While it could be coincidence, this got us to thinking if she was shown the advertisement because she has an Asian name and Facebook knows she is married to me. And have they figured out we have one child? Do they know we own our home too?

Was this advertisement a result of big data crunching of Facebook demographics to find a small slice of Americans? Maybe. Maybe not.

One or the other? No, both.

In my experience, it is rare to see mixed-race families in advertising. It seems that advertisers are so focused on traditional demographics, that they don’t realize the changing nature of America.

Because America is such a politically correct place, advertisers focus on getting the right numbers of white, black, Hispanic, and Asian faces in their ads. But they forget about the interesting combinations of those races that are part of American culture today.

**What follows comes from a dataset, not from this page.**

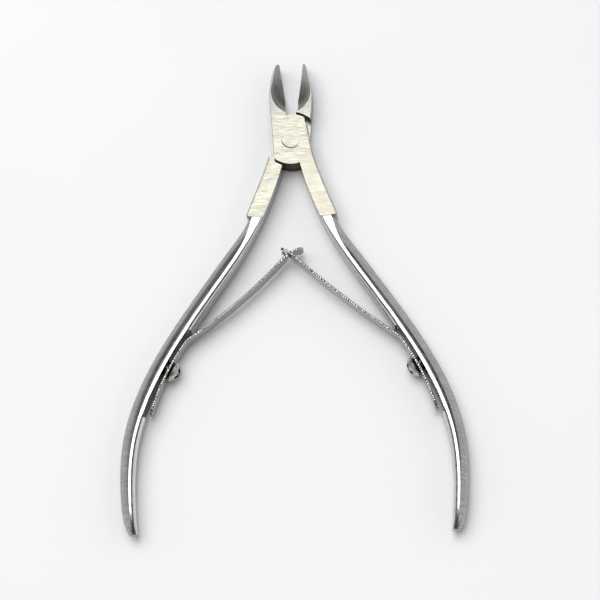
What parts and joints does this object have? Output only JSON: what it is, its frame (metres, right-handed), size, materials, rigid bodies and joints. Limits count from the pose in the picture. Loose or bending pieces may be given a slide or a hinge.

The President of the United States is multiracial. Yet nearly all commentators describe Barack Obama as “black” or “African American.” It is very rare to hear him described as Multiracial. And I’ve never, ever heard President Obama described as “white” or “Caucasian” even though he is half white. Yet is that definition any more wrong than identifying him as black?

I’ve had some interesting discussions with our daughter about the various forms she’s had to fill out for things like a drivers license, university applications, job and internship applications, and the like. Some force her to check either “Caucasian” or “Asian.” In this case she chooses “other.” Sometimes forms allow for multiple check boxes for race, so she will check both “Caucasian” and “Asian.” Other forms have given her the option to select “mixed race.”

Because of citizen requests, the 2000 US Census for the first time allowed US residents to identify as multiracial by checking more than one ethnicity. According to the 2010 US Census, 9 million people or 2.9 percent of the population identifies themselves as mixed race.

Multiracial Americans are the least marketed to group there is. Which is why I was so interested in that LendingTree ad.

By the way, I’m imagining a world 250 years from now when racial distinctions will be looked upon as quaint because there will be so many people who are mixed.

Micro targeting with big data

The promise of big data is that advertisers can identify a micro target of a population and create content that is designed especially for them.

This ability rewards marketers who understand that buyers can’t be split according to the old rules of race, gender, age, and income.